Tarif angkutan penyeberangan diatur dalam PM Nomor 58/2003. Penyesuaian tarif yang terakhir dilakukan pada Mei 2017. Padahal, kata Ketua Umum DPP Gapasdap Khoiri Soetomo, komponen biaya operasional sangat tinggi. “Sampai kini, tidak ada komponen kapal, seperti mesin induk, mesin bantu, dan alat navigasi, yang dibuat di dalam negeri; semuanya impor.”

Ditambahkannya, sebelumnya untuk impor komponen itu relatif cepat dan mudah, tapi saat ini lebih mahal, lama, dan urusannya berbelit-belit. Selain itu, tarif angkutan penyebrangan merupakan satu-satunya yang tidak naik, meski memasuki musim padat penumpang, seperti Idul Fitri serta Natal dan Tahun Baru.

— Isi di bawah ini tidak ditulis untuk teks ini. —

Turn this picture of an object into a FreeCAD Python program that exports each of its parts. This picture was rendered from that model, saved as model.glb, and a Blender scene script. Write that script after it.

Tarif angkutan penyebrangan, disebutnya luar biasa rendah. Contoh saja, tarif penyeberangan Ketapang-Gilimanuk per penumpang dewasa Rp6.500. “Kami selaku operator pelayaran hanya menerima Rp2.800. Sisanya untuk operaror pelabuhan yakni ASDP Rp2.900 serta asuransi jasa raharja, retribusi untuk pemda, dan lainnya. Kalau dunia mendengar, apakah kita gak malu?”

Khoiri mengatakan, demi menjaga keselamatan pelayaran, tarif baru nanti tak ingin diartikan naik. “Ini investasi keselamatan,” katanya, menekankan. Investasi ini dengan perhitungan kenaikan tarif yang persentasenya bervariasi tergantung lintasan. Ada yang naik 10%, 20%, dan 30% atau rata-rata kenaikannya 28%.

Budi pun berharap, dengan naiknya tarif sehingga pendapatan bertambah, selayaknya diimbangi dengan perbaikan pada aspek keselamatan dan pelayanan. “Jangan lagi terdengar penumpang atau mobil jatuh. Semua aspek harus diperbaiki.”